Ye Jianying (; 28 April 1897 – 22 October 1986) was a Chinese Communist revolutionary leader and politician, one of the founding Ten Marshals of the People's Republic of China. He was the top military leader in the 1976 coup that overthrew the Gang of Four and ended the Cultural Revolution, and was the key supporter of Deng Xiaoping in his power struggle with Hua Guofeng. After Deng ascended power, in his capacity as Chairman of the Standing Committee of the National People's Congress, Ye served as China's head of state during the period from 1978 to 1983.

Life 
Born Ye Yiwei () into a wealthy Christian Hakka merchant family in an old rural village at Jiaying county (modern-day renamed as Meixian District), his courtesy name was Cangbai () and most of Ye Jianying's siblings died before being adults due to severe illness.

After graduation from the Yunnan Military Academy in 1919, he joined the Kuomintang (KMT). He taught at the Whampoa Military Academy, and in 1927 joined the Communist Party.

That year, he participated in the failed Nanchang Uprising and was forced to flee to Hong Kong with two other uprising leaders, Zhou Enlai and Ye Ting (no relation), with only a pair of handguns to share between them.  Shortly after, he faithfully carried out his assigned duties during the Guangzhou Uprising, although he had been opposed to it; upon this uprising's failure he was once again obliged to flee to Hong Kong with Ye Ting and Nie Rongzhen.  However, Ye was far more fortunate than Ye Ting, who was made a scapegoat for the Comintern's failures and forced into exile. Ye was not blamed, and subsequently studied military science in Moscow.
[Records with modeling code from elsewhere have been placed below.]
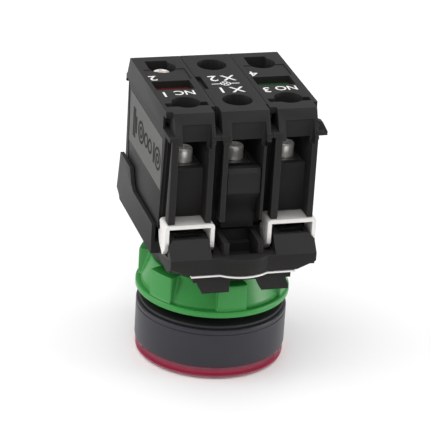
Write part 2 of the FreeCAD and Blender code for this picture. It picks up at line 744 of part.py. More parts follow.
def terminal_clamps():
    x, (width, length, thick) = block_pitch / 2, clamp_plate
    hole = rod(screw_shank_radius + clamp_running, ledge - thick - over, ledge + over, x, -screw_y)
    plate = box(x - width / 2, x + width / 2, -screw_y - length / 2, -screw_y + length / 2,
                ledge - thick, ledge)
    return both_ends(plate.cut(hole))


def fixed_contacts(rests_closed):
    """Strip from under each screw into the chamber, with a contact button that faces the bridge."""
    x, (width, thick) = block_pitch / 2, contact_strip
    z1 = ledge - contact_drop
    radius, rise = contact_button
    strip = box(x - width / 2, x + width / 2, -screw_y - contact_tail, -chamber_half + contact_nose,
                z1 - thick, z1)
    strip = strip.cut(rod(screw_shank_radius + screw_running, z1 - thick - over, z1 + over, x, -screw_y))
    y = -chamber_half + contact_button_inset
    z = z1 if rests_closed else z1 - thick - rise
    button = rod(radius, z, z + rise, x, y)
    return both_ends(strip.fuse(button))


def bridge_level(rests_closed):
    """Underside of the moving bridge: NC rests on the buttons, NO hangs below them."""
    z1 = ledge - contact_drop
    thick, rise = contact_strip[1], contact_button[1]
    if rests_closed:
        return z1 + rise + bridge_rest_gap
    return z1 - thick - rise - button_travel - bridge_open_gap - bridge_size[2]


def contact_bridge(rests_closed):
    x, (width, length, thick) = block_pitch / 2, bridge_size
    z = bridge_level(rests_closed)
    bar = box(x - width / 2, x + width / 2, -length / 2, length / 2, z, z + thick)
    half = plunger_stem / 2 + bridge_play
    web = plunger_web / 2 + bridge_play
    return bar.cut(box(x - half, x + half, -web, web, z - over, z + thick + over))


def plunger(rests_closed):
    """Pin, stem and spring seat in one moulding; a slot in the stem carries the bridge."""
    x, z_bridge = block_pitch / 2, bridge_level(rests_closed)
    half = plunger_stem / 2
    floor = block_foot + chamber_floor
    pin = rod(plunger_pin_radius, yoke_top + seat_gap, floor + plunger_pin_root, x)
    stem = box(x - half, x + half, -half, half, floor + plunger_pin_root / 2, plunger_top)
    head = rod(plunger_stem, plunger_top - plunger_head_height, plunger_top, x)
    slot = box(x - half - over, x + half + over, -half - over, -plunger_web / 2, z_bridge - bridge_play,
               z_bridge + bridge_size[2] + bridge_play)
    return fuse([pin, stem, head]).cut(slot.fuse(at_rear(slot)))


def plunger_spring():
    return coil(plunger_spring_radius, plunger_spring_wire, plunger_spring_turns,
                plunger_top + spring_seat_gap, chamber_top - spring_seat_gap, block_pitch / 2)


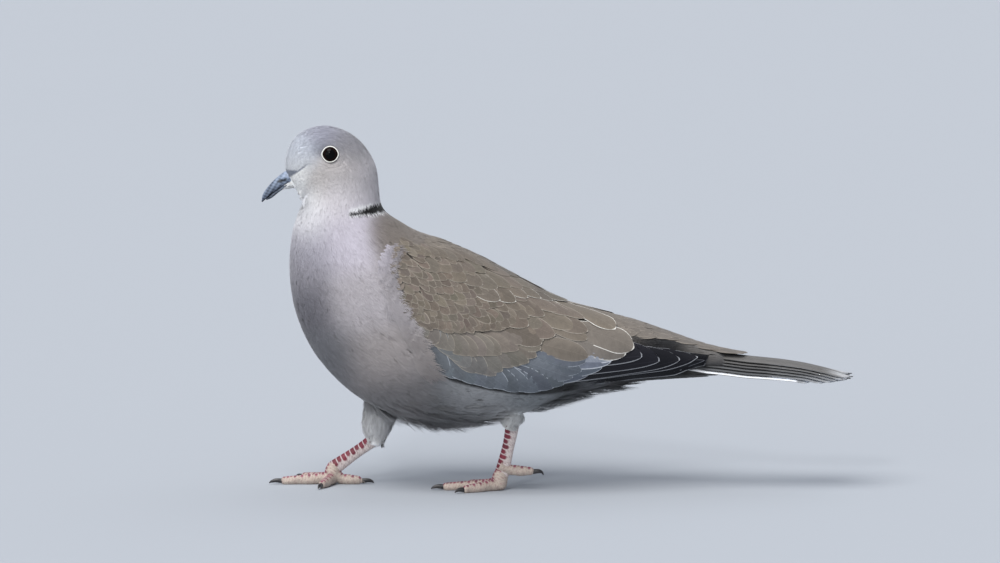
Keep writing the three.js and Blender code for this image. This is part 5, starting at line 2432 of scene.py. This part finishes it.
@dataclass
class Bill:
    """The bill, with the soft swelling over its nostrils.

    Attributes:
        upper: The upper half.
        lower: The lower half.
        keel: How round its section is: 1 is an ellipse and less is fuller.
        nostril: The nostril's X and Z, in millimetres.
        slate: The horn's dark colour.
        blue: The colour near the nostril's swelling, also used for the painted sheen along the bill's top.
    """

    upper: Mandible = Mandible("bill_upper", (
        (-124.9, 150.9, -122.4, 145.3, 3.3), (-127.9, 150.0, -125.6, 144.4, 3.2),
        (-130.7, 148.0, -128.9, 142.8, 2.75), (-133.7, 145.3, -132.0, 140.7, 2.1),
        (-136.4, 142.2, -134.9, 138.9, 1.7), (-138.3, 139.2, -137.0, 136.9, 1.15),
        (-139.0, 135.9, -138.6, 135.5, 0.3)))
    lower: Mandible = Mandible("bill_lower", (
        (-124.4, 146.2, -123.6, 144.4, 2.5), (-128.2, 144.0, -127.6, 142.5, 2.2),
        (-131.4, 141.6, -130.8, 140.2, 1.7), (-134.8, 139.0, -134.2, 137.5, 1.2),
        (-136.9, 137.1, -136.6, 136.5, 0.5)))
    keel: float = 0.8
    nostril: tuple[float, float] = (-129.2, 146.0)
    slate: tuple[int, int, int] = (40, 50, 66)
    blue: tuple[int, int, int] = (150, 164, 186)

    def build(self) -> None:
        """Builds both halves."""
        horn = ScaleFinish("bill_horn", 0.36, 1100.0).make()
        for part in (self.upper, self.lower):
            rows = through(part.rows, np.linspace(0, len(part.rows) - 1, 60)) * MM
            top, bottom = rows[:, [0, 0, 1]] * [1, 0, 1], rows[:, [2, 2, 3]] * [1, 0, 1]
            half, turn = rows[:, 4], 2 * np.pi * np.arange(40) / 40
            up, out = np.cos(turn), np.sin(turn)
            up = np.sign(up) * np.abs(up) ** self.keel
            middle = (top + bottom) / 2
            grid = middle[:, None] + ((top - bottom) / 2)[:, None] * up[None, :, None]
            grid = grid + (half[:, None] * out)[..., None] * np.array([0.0, -1.0, 0.0])
            stock = Stock()
            if part is self.upper:
                x, z = grid[..., 0] / MM, grid[..., 2] / MM
                swell = np.exp(-(((x + 127.2) / 2.6) ** 2 + ((z - 147.8) / 1.5) ** 2))
                slope = (z - self.nostril[1]) - (x - self.nostril[0]) * -0.42
                slit = np.exp(-(((x - self.nostril[0]) / 1.9) ** 2 + (slope / 0.38) ** 2))
                grid[..., 1] += np.sign(grid[..., 1]) * (0.5 * swell - 0.75 * slit) * MM
            add_tube(stock, grid, self.tones(grid / MM, part))
            stock.make(part.name + "_horn", horn, "bill", part.name)

    def tones(self, place: Array, part: Mandible) -> Array:
        """Colours the horn: slate, blue grey over the nostril's swelling with a painted sheen along the top
        of each half, black in the slit.

        Args:
            place: The points, in millimetres.
            part: Which half of the bill.

        Returns:
            Their colours.
        """
        x, z = place[..., 0], place[..., 2]
        rows = np.array(part.rows)[::-1]
        top, bottom = np.interp(x, rows[:, 0], rows[:, 1]), np.interp(x, rows[:, 2], rows[:, 3])
        up = np.clip((z - bottom) / np.maximum(top - bottom, 0.3), 0, 1)
        near = 1 - ease(-x, 127.5, 135.5)
        # The blue grey near the root is the swelling's own colour; the paler blue grey along the top of each
        # half is a painted sheen.
        pale = (0.35 + 0.5 * near) * (0.35 + 0.65 * ease(up, 0.1, 0.6))
        ripple = 0.5 + 0.5 * np.sin(x * 2.1 + z * 1.3) * np.sin(z * 2.9 - x * 0.7)
        pale = np.clip(pale + 0.75 * (ripple - 0.5), 0, 1)
        tone = blend(srgb(*self.slate), srgb(*self.blue), pale[..., None])
        slope = (z - self.nostril[1]) - (x - self.nostril[0]) * 0.3
        slit = np.exp(-(((x - self.nostril[0]) / 2.3) ** 6 + (slope / 0.75) ** 6)) * (part is self.upper)
        edge = 1 - ease(up, 0.06, 0.2) if part is self.upper else ease(up, 0.85, 0.95)
        dark = np.maximum(np.maximum(0.97 * slit, 0.8 * edge), 0.55 * (part is self.lower))
        return tone * (1 - dark)[..., None]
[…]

After returning to China in 1932 he joined the Jiangxi Soviet, serving as Chief of Staff of Zhang Guotao's Fourth Front Army. However, after Zhang's fighters met up with Mao Zedong's force during the Long March, the two leaders disagreed on the subsequent move of the Chinese Red Army. Zhang insisted on turning southward to establish a new base in the regions inhabited by Tibetan and Qiang minorities. (This later proved to be a disaster, as Mao had anticipated, with Zhang losing over 75% of his men and retreating to the Communist base at yan'an.)  During the two leaders' disagreement, Ye – though he was Zhang's Chief of Staff – sided with Mao; and instead of supporting Zhang unconditionally as he had during the Guangzhou Uprising, Ye absconded to Mao's headquarters with Zhang's code books and maps.  As a result, Zhang's communications with Comintern were cut, while Mao was able to establish a radio link, leading to Comintern's acceptance of Mao's leadership.  Mao would never forget Ye's contribution, observing later that "Ye Jianying saved the (Chinese Communist) Party, the (Chinese) Red Army, and the (Chinese) Revolution".

After the establishment of the People's Republic of China, Ye was placed in charge of Guangdong, which was to cost him his political career under Mao's reign.  Ye understood that the economic conditions in the province were very different from those in the rest of China, since most Cantonese landlords were peasants themselves who participated in production without exploiting their tenants. He therefore declined to dispossess the landlords, and instead protected their businesses and land. However, Ye's policies contradicted the general directives of the Party-mandated land reform, which emphasized class struggle. His policies deemed too soft, Ye and his local cadres were soon replaced by Lin Biao's, and a much harsher policy was implemented and hundreds of thousands of Cantonese landlords were executed, with Ye's political career effectively over.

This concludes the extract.